We next take up the only surviving Gd. 1 of the Revenue’s appeal. The same relates to assessment of income on the sale of shares (Rs.43,90,684/-) as business income, as against short-term capital gain returned by the assessee. The matter has been dealt with extensively by the Assessing Officer, and for which reference is made to para 7 (pages 8-25) of the assessment order. The purchase/sale activity has been examined by him in detail and with reference to its different parameters, and considered in light of certain case laws in the matter, viz.: i. Raja Bahadur Visheshwar Singh vs. CIT [1961] 41 ITR 685 (SC); ii. XYZ/ABC Equity Fund, In re [2001] 250 ITR 194; iii. A. V. Thomas and Co. Ltd. vs. CIT [1963] 48 ITR (SC) 67; iv. CIT vs. P. K. N. Co. Ltd. [1966] 60 ITR 65 (SC); v. CIT vs. Associated Industrial Development Co. (P.) Ltd. [1971] 82 ITR 586 (SC); vi. G. Venkataswami Naidu & Co. vs. CIT (35 ITR 194); vii. CIT vs. Sutlej Cotton Mills Supply Agency Limited (100 ITR 706); and viii. CIT vs. H. Hoick Larsen [1986] 160 ITR 67 (SC).

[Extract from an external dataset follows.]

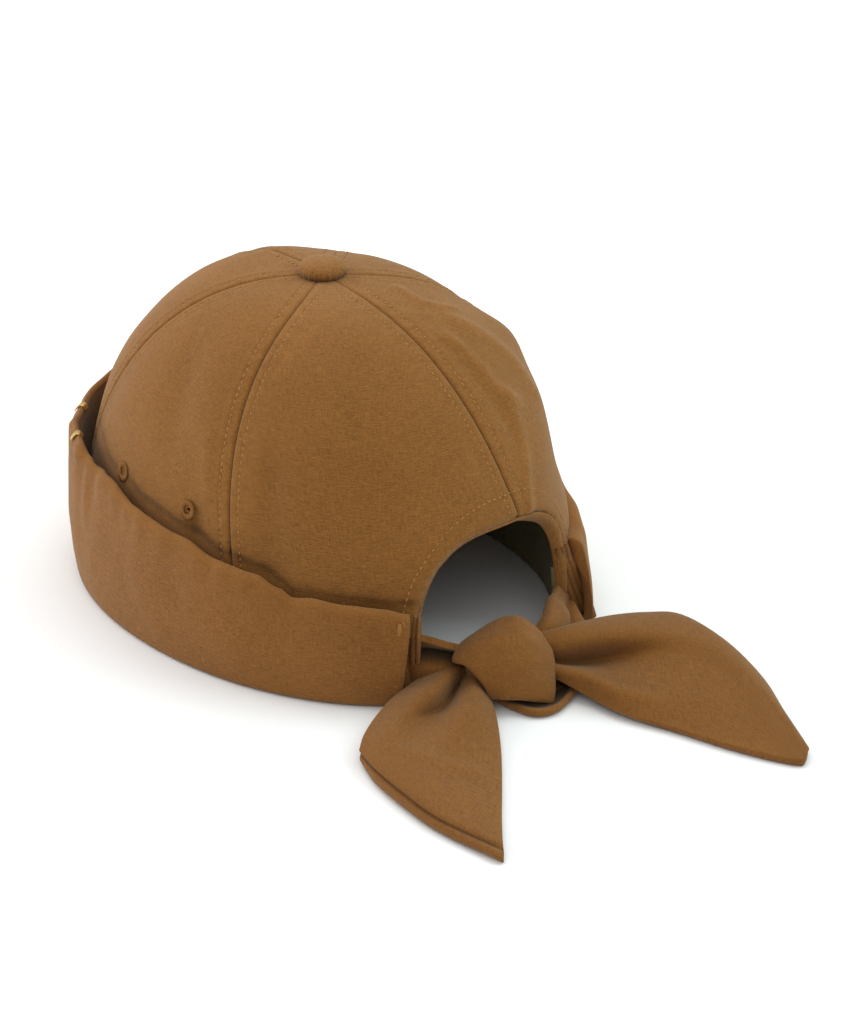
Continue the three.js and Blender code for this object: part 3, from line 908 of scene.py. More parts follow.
# Button
def make_button():
    low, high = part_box("crown_button")
    middle = ((low[0] + high[0]) / 2, (low[1] + high[1]) / 2)
    seat = CROWN_HEIGHT + 0.2
    profile = [(0.4, -0.6), (6.2, -0.5), (8.3, 0.1), (9.0, 1.2), (9.1, 2.2), (8.7, 3.3)]
    profile += [(7.7, 4.4), (6.2, 5.2), (4.4, 5.7), (2.4, 5.95), (0.9, 6.0)]
    bm = bmesh.new()
    verts = [bm.verts.new((radius * 0.001, 0, height * 0.001)) for radius, height in profile]
    edges = [bm.edges.new(pair) for pair in zip(verts, verts[1:])]
    bmesh.ops.spin(
        bm, geom=verts + edges, cent=(0, 0, 0), axis=(0, 0, 1), angle=2 * math.pi, steps=48, use_merge=True
    )
    bmesh.ops.holes_fill(bm, edges=bm.edges, sides=0)
    bmesh.ops.remove_doubles(bm, verts=bm.verts, dist=0.00002)
    bmesh.ops.subdivide_edges(bm, edges=bm.edges, cuts=1, use_grid_fill=True, smooth=0.6)
    uv = bm.loops.layers.uv.new("cloth")
    painted_shading = bm.verts.layers.float.new("painted_shading")
    for face in bm.faces:
        for loop in face.loops:
            loop[uv].uv = (loop.vert.co.x, loop.vert.co.y)
    for vert in bm.verts:
        turn = math.atan2(vert.co.y, vert.co.x)
        radius = math.hypot(vert.co.x, vert.co.y) * 1000
        height = vert.co.z * 1000
        low_part = 1 - ease(height, 0.5, 3)
        gather = 1 + low_part * 0.018 * math.cos(turn * 22) * ease(radius, 5, 8)
        # Painted highlight on the dome's top and painted shade round its gathered foot.
        vert[painted_shading] = 0.35 * ease(height, 3, 6) - 0.6 * low_part
        vert.co.x = vert.co.x * gather + middle[0]
        vert.co.y = vert.co.y * gather + middle[1]
        vert.co.z += seat * 0.001
    bmesh.ops.recalc_face_normals(bm, faces=bm.faces)
    add_piece("button_cloth_cover", bm, button_cloth, "button_cloth", "crown_button")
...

However, for the sake of completeness of our order, we may analyse his findings and which remains undisputed or uncontroverted even before us: (a) Firstly, in terms of Accounting Standard-17 (AS-17), requiring it to report on its different business segments, clearly states to be dealing in buying/selling of shares and securities and trading in derivatives, as amongst one of its business, viz. soya crushing, oil refining, etc.
(b) The company has during the year made more than 180 transactions of purchases, while the sale transactions, as stated, run into thousands., so that these are, in any case of the matter, much more. Equally importantly, many of them are within a time span of 10 to 15 days (of the purchase). In many cases, shares are sold within a day of the purchase, and toward which the Assessing Officer has also stated examples, viz. transaction in scrips of Reliance Industries, Steel Authority of India and United Western. It is clear therefore that the assessee has traded on the movement in the shares prices from day to day, dealing in the scrips on a day- to-day basis, rather than holding it as an investment.

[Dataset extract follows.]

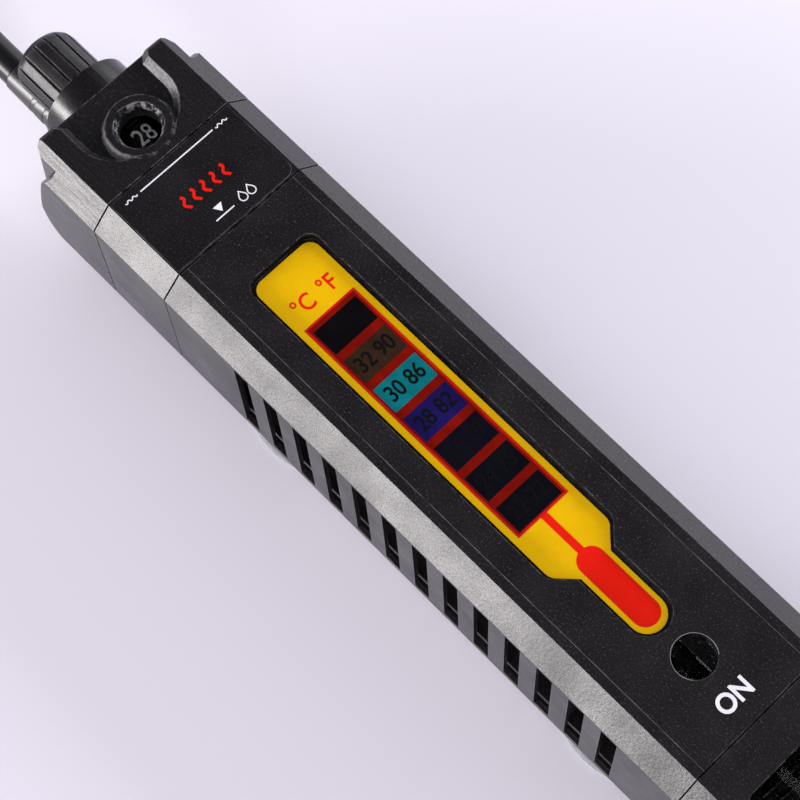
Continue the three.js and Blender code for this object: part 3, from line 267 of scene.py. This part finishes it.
rubber = plain("black_rubber", (0.006, 0.0055, 0.0065), 0.30, grain=0.12)
relief_rubber = plain("relief_rubber", (0.010, 0.0095, 0.011), 0.36, shine=0.9)
# Painted shade: the pilot lamp's stand is near black so the hole looks dark inside
lamp_black = plain("lamp_black", (0.006, 0.006, 0.007), 0.75, grain=0.03, shine=0.2)
soft_black = plain("soft_black", (0.03, 0.03, 0.032), 0.7, grain=0.3)
yellow = plain("card_yellow", (0.71, 0.41, 0.0003), 0.30, shade=0.92, grain=0.05, shine=0.08)
red = plain("print_red", (0.71, 0.010, 0.003), 0.35, shade=0.92, grain=0.05, shine=0.06)
frame_red = plain("frame_red", (0.58, 0.004, 0.002), 0.4, shade=0.7, grain=0.1, shine=0.15)
film_red = plain("film_red", (0.19, 0.004, 0.001), 0.3, shade=0.7, grain=0.05, shine=0.06)
ink = plain("cell_ink", (0.0022, 0.0022, 0.0028), 0.4, shine=0.2)
white_print = plain("white_print", (0.72, 0.71, 0.76), 0.5, shade=0.93, grain=0.05)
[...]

(c) The said activity entails sizable investment of the company’s resources. By way of an example, the bank statement for 15 days for the month of April has been reproduced, to show and demonstrate that out of a total of 40 transactions, 30 are respect of purchase or sale of securities. It is also relevant to state that the assessee is also trading in derivatives as also and also engaged in speculative transactions of purchase and sale of shares, i.e., is admittedly a trader in the same market, dealing in the same scrips, as a part of it’s business enterprise.
(d) Some scrips have in fact purchased again after selling, even immediately thereafter, as of Steel Authority of India. The inference of the assessee entering the trade to leavarage on the price movement becomes unmistakable.

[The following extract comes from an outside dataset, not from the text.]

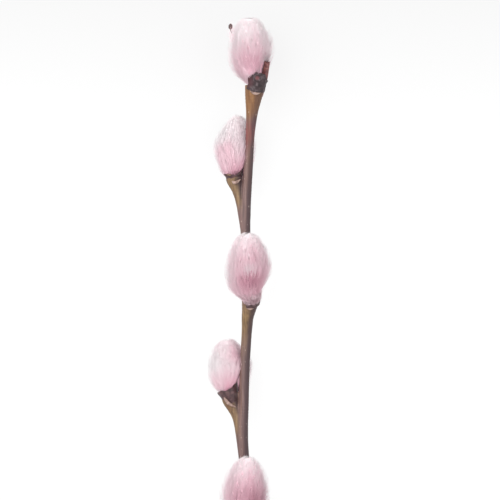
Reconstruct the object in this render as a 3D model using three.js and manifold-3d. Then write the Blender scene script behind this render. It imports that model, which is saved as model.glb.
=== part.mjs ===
// A cut twig of pink pussy willow with five catkins, lying on a surface, in millimetres.
// X runs across the twig, Y along it towards the tip, and Z up from the surface.
import * as THREE from "three";
import { mergeVertices } from "three/addons/utils/BufferGeometryUtils.js";
import Module from "manifold-3d";

const wasm = await Module();
wasm.setup();

// The layout's own zero lies under the twig's middle; this is the middle of the whole branch's box in it.
const BOX_MIDDLE = [-3.49, -32.42];
const GAP = 0.32; // clearance between neighbouring pieces
const WOOL_GAP = 0.6; // clearance between a scale and the wool

// Centre line and radius of the twig, from the cut end to the top: x, y, z, radius.
const TWIG = [
  [5.0, -151.7, 2.0, 2.15],
  [1.9, -129.5, 5.9, 2.1],
  [0.0, -114.7, 8.4, 2.1],
  [-0.85, -103.6, 10.0, 2.2],
  [-1.5, -90.6, 11.5, 1.95],
  [-2.25, -75.9, 12.6, 1.89],
  [-2.65, -68.4, 13.0, 1.95],
  [-2.4, -59.2, 13.3, 1.88],
  [-1.95, -44.4, 13.4, 1.83],
  [-1.37, -33.3, 13.4, 1.85],
  [-0.95, -25.9, 13.3, 2.1],
  [-0.93, -20.4, 13.3, 2.1],
  [-1.4, -7.4, 13.3, 1.8],
  [-1.67, 7.4, 13.3, 1.81],
  [-1.6, 13.0, 13.2, 1.85],
  [-1.2, 22.2, 13.1, 1.78],
  [-0.4, 33.3, 13.0, 1.68],
  [0.04, 42.6, 13.0, 1.72],
  [0.63, 50.0, 13.0, 2.15],
  [1.6, 57.4, 13.1, 3.1],
  [1.95, 60.7, 13.4, 3.35],
];
const TWIG_SIDES = 12;
const TWIG_STEPS = 2; // rings between one station and the next
const CUT_SLANT = 32; // degrees that the cut end leans from square
const CUT_IN = 1.4; // how far in from the first station the cut crosses the centre line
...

The primary test for determining whether a transaction is in the nature of trade or business transaction, or in the nature of an investment, is the motive or the intent with which purchase has been made, i.e., the market entered into. Buying and selling activity reflects an intent to capitalize on the movement in the (market) price of the relevant scrips, which may or may reflect a secular or be consistent with the long- term projection of the value and, thus, the market price, which is supposed to capture the same (value). The activity, which in the instant case is systemic and regular, is a manifestation of this intent and, thus, relevant, clearly reflecting a trading activity, i.e., a regular activity of trade. This finding of fact by the Assessing Officer, has not been, as afore-stated, disputed or controverted in any manner. We, accordingly, are in no manner of any doubt that the assessee’s activity of purchase and sale of scrips is, as in the case of speculation business, which is admitted to be business activity (resulting though at a loss of Rs. 42.68 lakhs for the current year) as well as the 8 & 4243/M/09 (A.Y. 05-06) Laxmi Ventures (India) Ltd. trading in derivatives, only a business activity. Rather, the said activities, which are allied and pari materia, being in the same market and in the same scrips, reinforce and endorse the Revenue’s stand of the assessee’s activity of buying and selling of shares as being regular trading activity. The assessee has reported the income on such activity through its profit and loss account which, by definition, reflects the result of the operations of the company (for the account period). As such, regardless of shares held (for the time being) being classified as investment in the assessee’s final accounts (balance-sheet), we confirm the purchase and sale therein as being only a business activity, so that the impugned income is liable to be assessed as business income. We decide accordingly, allowing Revenue’s Ground 1.